7) Note that there's a big difference between being a friend and being in a social group.

Most children enjoy the wonderful experience of having a reciprocal, one on one, friendship. Friendships are often safe places for kids, while the social group can live by norms that are not often the best fit for each child. Learning to be a member of group takes specific social skills which have to be amassed through trial and error over time. If your child is struggling with group dynamics, remind yourself that she still has the skill of being a friend. In the end, if we look at our adult relationships, this is what counts.

8) Help your children develop a sense of empowerment and empathy to deal with social interactions.

If your child comes home and tells you that that he was teased or bullied, instead of focusing on the victimization, ask him, “How did do you think he got the power to do that? What gives him so much power?” Encourage him to find solutions, rather than telling him what to do. If your child is the aggressor, talk with her about the impact her behavior has on others. Help her see that her behavior has consequences for others in the way they feel about themselves and her. Ask her what she can do to make it up to them. It can also help to role play these situations.

9) Support children’s friendships by giving them opportunities to be with peers.

I have worked with many a socially shy parent who was determined to overcome this reticence, in order to meet the needs of their children.
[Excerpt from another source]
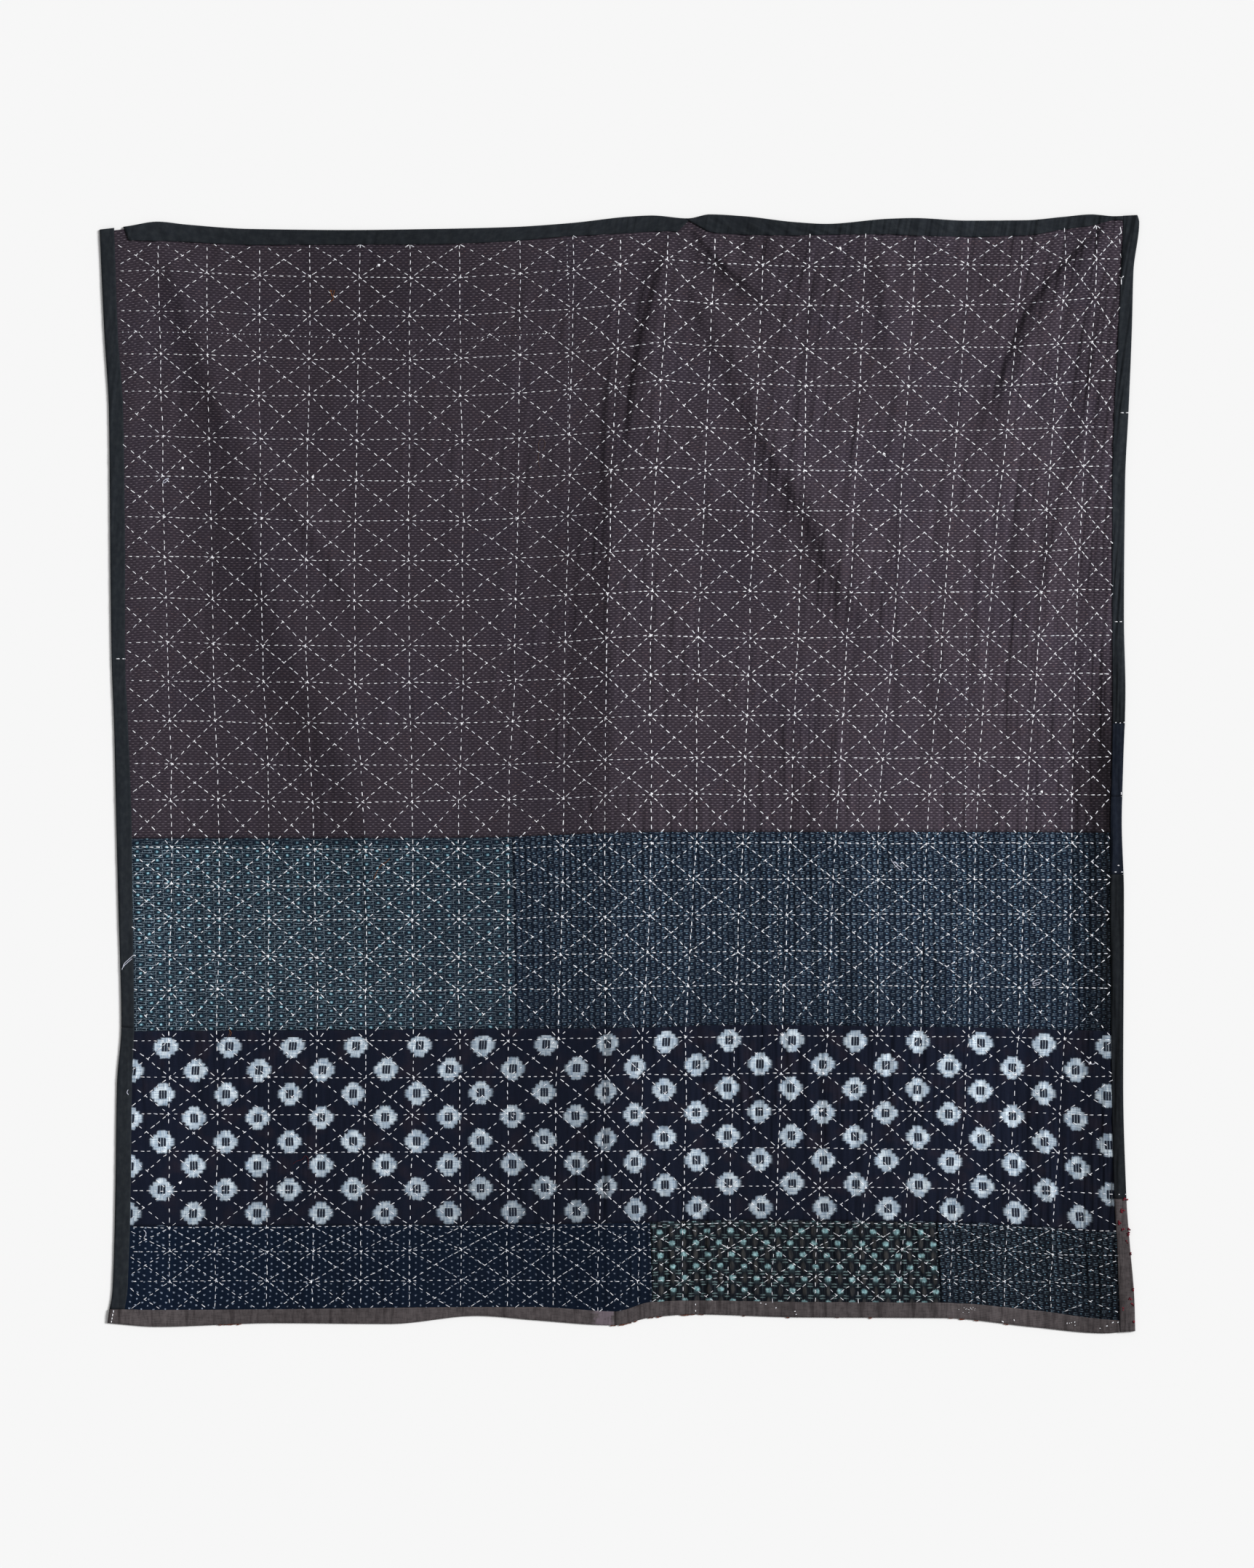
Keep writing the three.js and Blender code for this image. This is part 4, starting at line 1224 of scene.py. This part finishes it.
level, upright, falling, rising = [], [], [], []
for down in range(LEVELS):
    for across in range(UPRIGHTS - 1):
        here, beside = crossings[down, across], crossings[down, across + 1]
        if HEAD_ROW < down < FOOT_ROW:
            level += stitch_row(here, beside, *LEVEL_ROW)
        if down == FOOT_ROW:
            continue
        below, beyond = crossings[down + 1, across], crossings[down + 1, across + 1]
        if across:
            pitch, length, room = UPRIGHT_ROW
            first_room = HIDDEN_ROOM if down == HEAD_ROW else room
            last_room = HIDDEN_ROOM if down + 1 == FOOT_ROW else room
            upright += stitch_row(here, below, pitch, length, first_room, last_room)
        middle = (here + beyond + below + beside) / 4 + rng.normal(0, 1.2 * MM, 2)
        for slant, first, last in ((falling, here, beyond), (rising, below, beside)):
            for end in (first, last):
                pitch, length, room = SLANT_ROW
                tight = np.hypot(*(middle - end)) / SLANT_REACH
                at_binding = down == HEAD_ROW and (end is here or end is beside)
                room = HIDDEN_ROOM if at_binding else room * tight
                slant += stitch_row(end, middle, pitch, length, room, CROSS_ROOM * tight)
            way = (last - first) / np.hypot(*(last - first))
            slip = rng.choice([-1.5, 0, 1.5]) * MM
            tips = middle + way * (slip - 2.6 * MM), middle + way * (slip + 2.6 * MM)
            slant.append((*tips[0], *tips[1], thread_at(*middle), rng.uniform(0.6, 1)))

# The star at each crossing: strokes that pass through it or start from it.
for down in range(1, FOOT_ROW):
    for across in range(1, UPRIGHTS - 1):
        centre = crossings[down, across]
        for lines, share, way in (
            (upright, 0.95, crossings[down + 1, across] - crossings[down - 1, across]),
            (level, 0.3, crossings[down, across + 1] - crossings[down, across - 1]),
            (falling, 0.8, crossings[down + 1, across + 1] - crossings[down - 1, across - 1]),
            (rising, 0.8, crossings[down - 1, across + 1] - crossings[down + 1, across - 1]),
        ):
            if rng.random() > share:
                continue
            way = way / np.hypot(*way)
            turn = rng.normal(0, 0.12)
            way = np.array([way[0] - turn * way[1], way[1] + turn * way[0]])
            half = rng.uniform(2.0, 3.1) * MM
            shift = way * rng.choice([-1.2, 0, 0, 1.2]) * MM + rng.normal(0, 0.4 * MM, 2)
            lines.append((*(centre + shift - way * half), *(centre + shift + way * half),
                          thread_at(*centre) * rng.normal(1, 0.1), rng.uniform(0.6, 1)))

for name, lines in (("level", level), ("upright", upright), ("falling", falling), ("rising", rising)):
    sewn("stitches_" + name, shown(lines), white_thread)

# ---------------------------------------------------------------------------------------------
# Later sewing. Lines of tiny stitches that take up a tuck or a worn place, the overcast joints
# of the bindings, and the knots that finish a length of thread on the face of the cover.
# ---------------------------------------------------------------------------------------------

# Rows of tiny stitches, through the points of their paths, in millimetres.
TINY_ROWS = {
    "under the head": [(-689.5, 607), (-621.5, 606.5), (-561.5, 605), (-471.5, 602.5), (-396.5, 599.5),
                       (-296.5, 595.5), (-206.5, 598), (-136.5, 603), (-81.5, 606.5)],
    "beside the crease": [(-72.5, 734), (-71, 690), (-69, 640), (-70, 560), (-71, 464)],
    "east, plum": [(477, 209), (476.5, 120), (475, 20), (476, -80)],
    "east, slate": [(463, -86), (464, -200), (461, -344)],
    "middle, slate": [(219, -86), (217, -200), (220, -344)],
}
# Single stitches over a joint or on a binding, each from end to end.
BINDING_STITCHES = [
    (-691.5, 158, -686.5, 158), (-683.5, 158, -678.5, 158), (688.5, 496, 693, 496),
    (695.5, 496, 699.5, 496), (680.5, 209, 684.5, 209), (687, 209, 690.5, 209),
    (681, 70, 683, 70.5), (687, 69.5, 689, 70), (692.5, 70.5, 694.5, 71), (689.5, -25, 689.5, -29),
    (684, -126, 687, -126), (680, -135, 683, -135), (689, -135, 692, -135), (685.8, -578, 687.2, -578),
    (694.8, -577.8, 696.2, -578), (-694.8, -737, -695.5, -740.5),
    (-696, -742, -696.6, -745.5), (-696.9, -747, -697.5, -750), (-697.7, -751.5, -698.2, -754),
    (104.5, -728, 104.5, -730.5), (104.5, -737, 104.8, -739), (193, -727, 195, -727.5),
    (200, -729, 202, -728.5), (214, -734, 216, -733.5), (240, -739, 242, -738.5),
    (242, -743, 243.5, -742.5), (525, -752, 528, -753.5), (542, -749.5, 542.5, -752),
    (676.5, -755, 679, -753), (668, -759, 671, -758.5), (659.5, -762, 661, -761.5),
    (684, -754.5, 685.5, -753), (688, 752, 690, 742), (687, 735, 688, 728), (688, 715, 690, 709),
    (689.5, 680, 689.5, 672), (689.5, 681, 693, 684), (689.5, 681, 687, 683),
]
# Places gone over again and again: middle, spread, count, and how far each stitch runs.
OVERSEWN = [((481, -736), (5, 2), 14, (0.9, 0)), ((622, -755), (4, 1.2), 7, (1.4, 0.5))]
KNOTS = [(-330.5, 699), (303.5, 722), (561.5, 506), (363.5, 440), (579.5, -25), (547.5, 22),
         (-604.5, -562), (523.5, -472), (-600.5, 420), (-421.5, 407), (647, -398)]


def tiny_row(points, pitch, length):
    """A line of tiny stitches along a bent path."""
    points = MM * np.array(points)
    travelled = np.append(0, np.cumsum(np.hypot(*np.diff(points, axis=0).T)))
    middles = np.arange(pitch, travelled[-1], pitch)
    middles += rng.normal(0, 0.08 * pitch, len(middles))
    rows = []
    for middle in middles:
        ends = [[np.interp(middle + half, travelled, points[:, axis]) for axis in (0, 1)]
                for half in (-length / 2, length / 2)]
        rows.append((*ends[0], *ends[1], 1.1 * MM, rng.uniform(0.2, 0.8)))
    return rows


later = [row for points in TINY_ROWS.values() for row in tiny_row(points, 7.6 * MM, 2.1 * MM)]
for ends in BINDING_STITCHES:
    later.append((*(MM * np.array(ends)), 1.3 * MM, rng.uniform(0.6, 1)))
for middle, spread, count, run in OVERSEWN:
    for start in rng.normal(middle, spread, (count, 2)):
        later.append((*(MM * start), *(MM * (start + run)), 0.9 * MM, 0.9))
for x, y in KNOTS:
    for turn, wide in ((rng.uniform(0.2, 1.0), 2.6), (rng.uniform(1.6, 2.6), 2.2)):
        reach = 2.1 * np.array([np.cos(turn), np.sin(turn)])
        middle = np.array([x, y]) + rng.normal(0, 0.5, 2)
        later.append((*(MM * (middle - reach)), *(MM * (middle + reach)), MM * wide, 1.1))
sewn("later_stitches", later, white_thread)

# ---------------------------------------------------------------------------------------------
# Loose ends. Short tails and snarls of sewing thread left on the face, a red yarn that frays
# out of the lower east binding, and rust brown threads where the foot binding has worn through.
# ---------------------------------------------------------------------------------------------

LOOSE_THREADS = {
    "white": (1.0, [
        [(-668.5, -250), (-675.3, -256), (-680.3, -261), (-681.9, -265)],
        [(-669.5, -254), (-676.5, -260), (-681.5, -265), (-683.5, -269)],
        [(-675, -434), (-676.5, -438), (-674.5, -441)],
        [(-653.5, -627), (-650.8, -630), (-651, -634), (-653, -637)],
        [(376.7, -120.8), (380, -123), (384, -127), (388, -130), (386.5, -132), (382, -129),
         (378, -125), (376, -121.5)],
        [(373, -117), (376, -122), (379, -121), (382, -126)],
        [(567.5, -288), (571, -284.5), (577, -282.6), (579.5, -284.5), (573, -287.5), (568, -289.5),
         (574, -290), (578, -288)],
        [(640, -393), (645, -397), (650, -399), (654, -397.5)],
        [(-619.5, 406.5), (-624, 404.5), (-627, 400), (-623.5, 401), (-619.5, 406)],
    ]),
    "orange": (0.45, [
        [(-397.5, 665), (-396, 660), (-394, 656), (-393.3, 652), (-396, 650), (-399, 648)],
        [(-391.5, 665), (-392.5, 660), (-394, 656.5), (-396, 661), (-397.2, 664.5), (-394, 663)],
        [(-336.9, -144.6), (-334.9, -139), (-330.9, -131), (-325.9, -124.6), (-319.9, -121),
         (-314.9, -116)],
        [(-441, -151), (-439, -154), (-436.5, -155)],
        [(-536, -352), (-533.5, -356), (-535, -360)],
    ]),
    "brown": (0.35, [
        [(-107.7, 418), (-110.1, 423), (-111.1, 431), (-111.3, 438), (-110.3, 444), (-111.1, 452),
         (-109.7, 457), (-106.1, 460), (-103.3, 458), (-102.1, 453), (-103.3, 448), (-105.3, 444)],
        [(-537.1, -346), (-535.7, -353), (-537, -360), (-541, -366)],
    ]),
    "red": (0.5, [
        [(-448.5, -536), (-442.5, -532), (-435.7, -530), (-431.1, -525), (-428.1, -529),
         (-427.1, -536), (-426.1, -542)],
    ]),
}
# Frays: middle, spread and count of the ends that stick out.
RED_FRAYS = [
    (694.5, -585.4, 2, 4), (690.5, -600.4, 2.2, 7), (687, -617.6, 2, 5), (691.5, -626.6, 1.4, 4),
    (699, -626.4, 1.6, 5), (699, -631.8, 1.8, 6), (697.5, -642, 1.2, 3), (702.5, -660, 1.2, 3),
    (702.5, -721, 1.6, 4), (706, -728, 1.4, 4), (691.5, -735, 1.2, 3), (706, -709, 1.4, 4),
    (706.5, -753, 1.2, 4),
]
# Worn places along the foot: where along it, and how long.
FOOT_FRAYS = [(-535, 32), (-8, 6), (5, 9), (14, 6), (23, 5), (44, 6), (55, 7), (94, 20), (113, 6),
              (172, 5), (232, 5), (300, 5), (345, 4), (456, 5), (471, 6), (491, 5), (532, 4)]


def loose_threads(colour, width, paths):
    """Thin round tails that lie on the cloth, each bending smoothly through its points."""
    line = bpy.data.curves.new("loose_threads_" + colour, "CURVE")
    line.dimensions = "3D"
    line.bevel_depth = width / 2 * MM
    line.bevel_resolution = 1
    line.resolution_u = 5
    for path in paths:
        points = MM * np.array(path)
        heights = cloth_top(points[:, 0], points[:, 1]) + 0.7 * MM
        on_tape = inside_binding(points[:, 0], points[:, 1]) < 0
        heights = np.where(on_tape, BINDING_HEIGHT + 0.8 * MM, heights)
        spline = line.splines.new("BEZIER")
        spline.bezier_points.add(len(path) - 1)
        for bend, (x, y), z in zip(spline.bezier_points, points, heights):
            bend.co = x, y, z
            bend.handle_left_type = bend.handle_right_type = "AUTO"
    return new_piece(line.name, line)


thread_colours = {
    "white": white_thread,
    "orange": thread_material("orange_thread", (196, 132, 66), (140, 84, 38)),
    "brown": thread_material("brown_thread", (134, 108, 84), (96, 74, 58)),
    "red": thread_material("red_yarn", (112, 20, 38), (74, 12, 25)),
    "rust": thread_material("rust_yarn", (118, 58, 36), (62, 34, 26)),
}
for colour, (width, paths) in LOOSE_THREADS.items():
    threads = loose_threads(colour, width, paths)
    threads.data.materials.append(thread_colours[colour])
    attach(threads, "root")

red_ends = []
for x, y, spread, count in RED_FRAYS:
    for turn in rng.uniform(0, 6.28, count):
        reach = 1.5 * spread * np.array([np.cos(turn), np.sin(turn)])
        near = np.array([x, y]) + rng.normal(0, 0.6, 2)
        red_ends.append((*(MM * near), *(MM * (near + reach)), 2.3 * MM, rng.uniform(0, 1)))
sewn("red_frays", red_ends, thread_colours["red"])

rust_ends = []
for x, long in FOOT_FRAYS:
    for place in np.arange(x - long / 2, x + long / 2, 1.7) + rng.normal(0, 0.3):
        y = along(FOOT_EDGE, 1, np.array([MM * place]))[0] / MM + rng.uniform(-0.9, 0.4)
        near = MM * np.array([place - 1.2, y])
        far = MM * np.array([place + 1.2, y - rng.uniform(-0.5, 0.5)])
        rust_ends.append((*near, *far, 1.9 * MM, rng.uniform(0, 1)))
sewn("rust_frays", rust_ends, thread_colours["rust"], height=1.4 * MM)

# ---------------------------------------------------------------------------------------------
# The room: a pale floor under the cover, soft light from the east and the head, and a camera
# straight above.
# ---------------------------------------------------------------------------------------------

PAPER_WHITE = dyed(247, 247, 247)
scene = bpy.context.scene
scene.view_settings.view_transform = "Standard"

ground = bmesh.new()
bmesh.ops.create_grid(ground, x_segments=8, y_segments=8, size=20)
floor_mesh = bpy.data.meshes.new("floor")
ground.to_mesh(floor_mesh)
ground.free()
floor = new_piece("floor", floor_mesh)
floor_mesh.materials.append(new_material(
    "white_paper", {"Base Color": PAPER_WHITE, "Roughness": 1.0, "Specular IOR Level": 0.0})[0])

world = bpy.data.worlds.new("soft_room")
scene.world = world
world.use_nodes = True
sky = world.node_tree
looked_at = new_node(sky, "LightPath", {}, "Is Camera Ray")
fill = new_node(sky, "Background", {"Color": (1, 1, 1, 1), "Strength": 0.35})
seen = new_node(sky, "Background", {"Color": PAPER_WHITE, "Strength": 1.0})
feed(sky.nodes["World Output"].inputs["Surface"],
     new_node(sky, "MixShader", {0: looked_at, 1: fill, 2: seen}))

# How far the key light stands above the floor, in radians, and how bright it makes the floor.
KEY_HEIGHT, KEY_SHARE = 0.62, 0.65
key_light = bpy.data.lights.new("key", "SUN")
key_light.angle = 0.35
key_light.energy = KEY_SHARE * np.pi / np.sin(KEY_HEIGHT)
key = new_piece("key", key_light)
way_to_light = Vector((np.cos(KEY_HEIGHT) * 0.93, np.cos(KEY_HEIGHT) * 0.37, np.sin(KEY_HEIGHT)))
key.rotation_euler = way_to_light.to_track_quat("Z", "Y").to_euler()

CAMERA_HEIGHT = 6.0
VIEW_HEIGHT = 2.156
VIEW_MIDDLE = (0.0105, -0.014)
SENSOR = 36
lens = bpy.data.cameras.new("camera")
lens.sensor_width = SENSOR
lens.lens = SENSOR * CAMERA_HEIGHT / VIEW_HEIGHT
lens.clip_end = 100
camera = new_piece("camera", lens)
camera.location = (*VIEW_MIDDLE, CAMERA_HEIGHT)
scene.camera = camera

bpy.data.meshes.remove(stitch_form)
Encourage play dates, at the park or at your house. Remember that the one-on-one friendship experience can really solidify a child’s experience of being socially successful, when groups can feel a bit overwhelming.

10) Determine if your child is at risk.
If you have child who is continually bullied or is a bully, consult with teachers, counselors, and get some help in figuring out if this is normal social pain, or something more worrisome. There are also some wonderful books out there. I recommend Michael Thompson’s Mom, They’re Teasing Me: Helping your Child Solve Social Problems, and Best Friends, Worst Enemies: Understanding the Social Lives of Children.